Somália: sensibilização e diálogo contra o flagelo das mutilações genitais femininas
Pietro Piga – Cidade do Vaticano
Na infância de uma menina somali existe uma certeza: uma mutilação genital feminina. Entre os 5 e 9 anos de idade ela a sofrerá, provando dor, arriscando hemorragias, infecções, infertilidade e, até mesmo, a morte. Será vítima do sofrimento de uma prática – da qual existem três tipos– que, no seu crescimento, assume as feições de uma etapa essencial, irrenunciável, inevitável.
“É uma norma social enraizada, que tem uma natureza patriarcal e é típica dos povos nômades e seminômades, da qual, na Somália, é complexo falar, porque não conhecem as consequências físicas, psicológicas e existenciais”, conta aos meios de comunicação do Vaticano Gabriele Covi, coordenador regional dos projetos da ‘Cefa-II, semente de solidariedade’, no Quênia e na Somália.
A organização não governamental italiana, fundada por Giovanni Bersani e padre Angelo Cavagna, trabalha para eliminar essa forma de violência de gênero nas regiões de Bari e Nogal, em Puntlândia, um dos cincos Estados federados, onde 70% das meninas menores de 9 anos foram submetidas a uma mutilação genital feminina. A nível nacional, de acordo com os dados de 2020, os mais recentes referidos pelo Unicef, 99% das meninas e das mulheres, entre 15 e 49 anos, sofreram essa prática, que contribui para a alta taxa de mortalidade materna: 621 mortes para 100 mil nascimentos.
A falta de conscientização
Com duas iniciativas que foram concluídas recentemente, Libere! e Free, a 'Cefa – II, semente da solidariedade', estabeleceu-se em um país que não ratificou nem a Convenção sobre a Eliminação de Todas as Formas de Discriminação contra as Mulheres (Cedaw), nem o Protocolo à Carta Africana dos Direitos Humanos e dos Povos sobre Direitos das Mulheres na África (Protocolo de Maputo). E onde a conscientização sobre mutilações genitais femininas é pouca, elas são consideradas uma questão feminina e, como consequência, o envolvimento masculino é escasso.
“Um dos nossos objetivos foi tentar mudar a atitude e o comportamento diante dessa prática, especialmente dos homens. Eles não se interessam e não fazem uma escolha a respeito, descarregando a responsabilidade sobre a mulher, que tem que decidir sobre o futuro das filhas que, sem uma mutilação genital feminina, têm uma alta probabilidade de serem marginalizadas socialmente e excluídas do casamento”, explica Covi.
O diálogo comunitário
A palavra-chave dos dois projetos foi “diálogo”. A organização não governamental italiana o promoveu por meio de campanhas midiáticas nas redes sociais e de cursos de formação destinados aos operadores sanitários, às meninas e às mulheres e ele se concretizou em duas partes.

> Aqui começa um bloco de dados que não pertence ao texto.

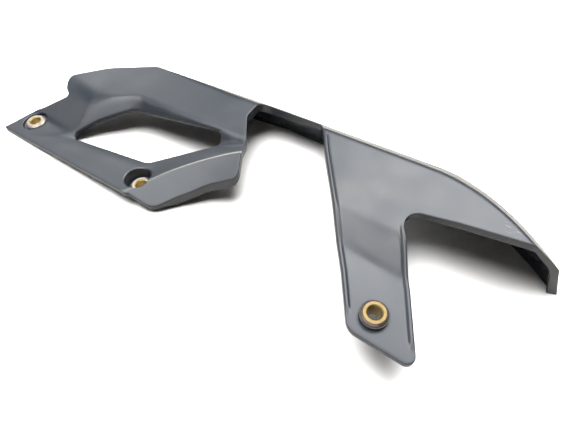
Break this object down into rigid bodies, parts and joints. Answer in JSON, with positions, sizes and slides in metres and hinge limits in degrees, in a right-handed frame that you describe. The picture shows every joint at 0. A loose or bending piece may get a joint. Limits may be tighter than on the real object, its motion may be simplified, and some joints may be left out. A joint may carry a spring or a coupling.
{
  "type": "motorcycle belt guard",
  "caption": "Moulded plastic guard for a final drive belt, with a window, a roof over the belt run, a leg and flanged steel collars in rubber grommets.",
  "frame": {"origin": "on the axis of the front collar, at its bottom face", "axes": "+X along the roof fold towards the tail, +Y towards the roof, +Z away from the wheel, along the collar bores"},
  "size_m": [0.4483, 0.1539, 0.0537],
  "materials": {
    "plastic": "satin grained black moulded plastic",
    "steel": "turned steel with worn yellow zinc plating",
    "rubber": "matt black rubber"
  },
  "bodies": {
    "root": {"guard_body": "plastic", "front_collar": "steel", "middle_collar": "steel", "rear_collar": "steel", "front_grommet": "rubber", "middle_grommet": "rubber", "rear_grommet": "rubber"}
  },
  "joints": []
}
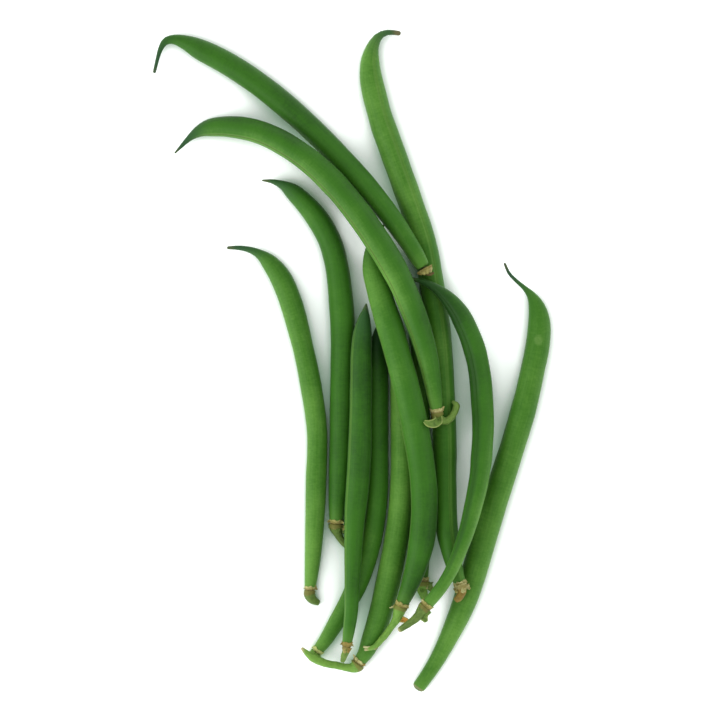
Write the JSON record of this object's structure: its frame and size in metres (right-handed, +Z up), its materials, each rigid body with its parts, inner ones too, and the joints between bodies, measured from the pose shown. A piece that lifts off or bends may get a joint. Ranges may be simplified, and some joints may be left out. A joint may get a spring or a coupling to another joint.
{
  "type": "green bean bundle",
  "caption": "Loose bundle of slender curved green bean pods lying side by side and across each other, with hooked pointed tails and short stems with dry papery caps.",
  "frame": {"origin": "Middle of the bundle's bounding box in X and Y, at the height of the table that the lowest pods lie on.", "axes": "+Z is up from the table. The hooked tails of the pods point toward +Y and their stem caps toward -Y. +X is to the right as the stem caps point at the viewer who looks down from above."},
  "size_m": [0.1276, 0.2124, 0.0176],
  "materials": {
    "pod": "Smooth waxy green skin with a soft broad sheen, darker along the seams and grey-green at the edges.",
    "cap": "Matt dry papery tan and brown cap on a short green stem."
  },
  "bodies": {
    "root": {"pod_hidden": "pod", "cap_hidden": "cap", "pod_left_outer": "pod", "cap_left_outer": "cap", "pod_left_inner": "pod", "cap_left_inner": "cap", "pod_left_crossing": "pod", "cap_left_crossing": "cap", "pod_right_outer": "pod", "pod_top_long": "pod", "cap_top_long": "cap", "pod_centre_low": "pod", "cap_centre_low": "cap", "pod_centre": "pod", "cap_centre": "cap", "pod_left_front": "pod", "cap_left_front": "cap", "pod_right_inner": "pod", "cap_right_inner": "cap", "pod_upper_left": "pod", "cap_upper_left": "cap", "pod_on_top": "pod", "cap_on_top": "cap"}
  },
  "joints": []
}
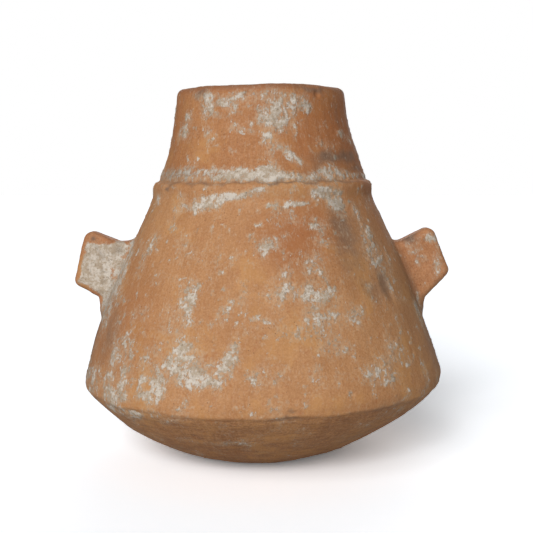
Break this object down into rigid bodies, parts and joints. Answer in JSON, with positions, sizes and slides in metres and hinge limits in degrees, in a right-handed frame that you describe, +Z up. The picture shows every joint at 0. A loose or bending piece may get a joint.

Uma foi o “percurso psicológico” para estimular o debate, reconstruir a memória e tecer as redes solidárias entre aquelas que sofreram uma mutilação genital feminina.
“Nessas sessões, tomou forma uma narrativa sobre os danos à saúde que emergem dessa prática, em um espaço seguro, no qual as mulheres falaram das experiências traumáticas, por exemplo, a primeira noite de casamento, o parto”, prossegue Covi.
A segunda parte, por sua vez, previu encontros nos quais participaram os cidadãos, os representantes dos ministérios das Mulheres, da Saúde, da Justiça, dos Assuntos Religiosos e das organizações da sociedade civil, como as parteiras e as ativistas.
“O diálogo comunitário foi realizado para que cada um pudesse exprimir livremente a própria opinião. Desenvolveu-se uma conversação pública e familiar, durante a qual os homens estiveram envolvidos no debate”, enfatiza Covi.
À discussão, tomaram a palavra também os líderes religiosos de Puntlândia, como os imames que, em 2014, condenaram todo tipo de mutilação genital feminina. A fé também é um fator de difusão da prática: “É bastante perigoso falar desse tema na Somália, porque, às vezes, ele se conecta com a religião. Mas não tem uma raiz religiosa, não tem nada a ver com o Islã, porque o Alcorão e a Sunnah falam da intangibilidade do corpo”.
Uma esperança de futuro
Ao témino do Libere! e Free, Covi destaca os dois resultados alcançados: “Houve dois avanços. Os homens envolvidos nas nossas iniciativas compreenderam a importância do tema e se conscientizaram de suas responsabilidades. Levará anos para melhorar a conscientização e a atitude sobre o problema”, para eliminar todo tipo de mutilação genital feminina das certezas da infância das meninas somalis.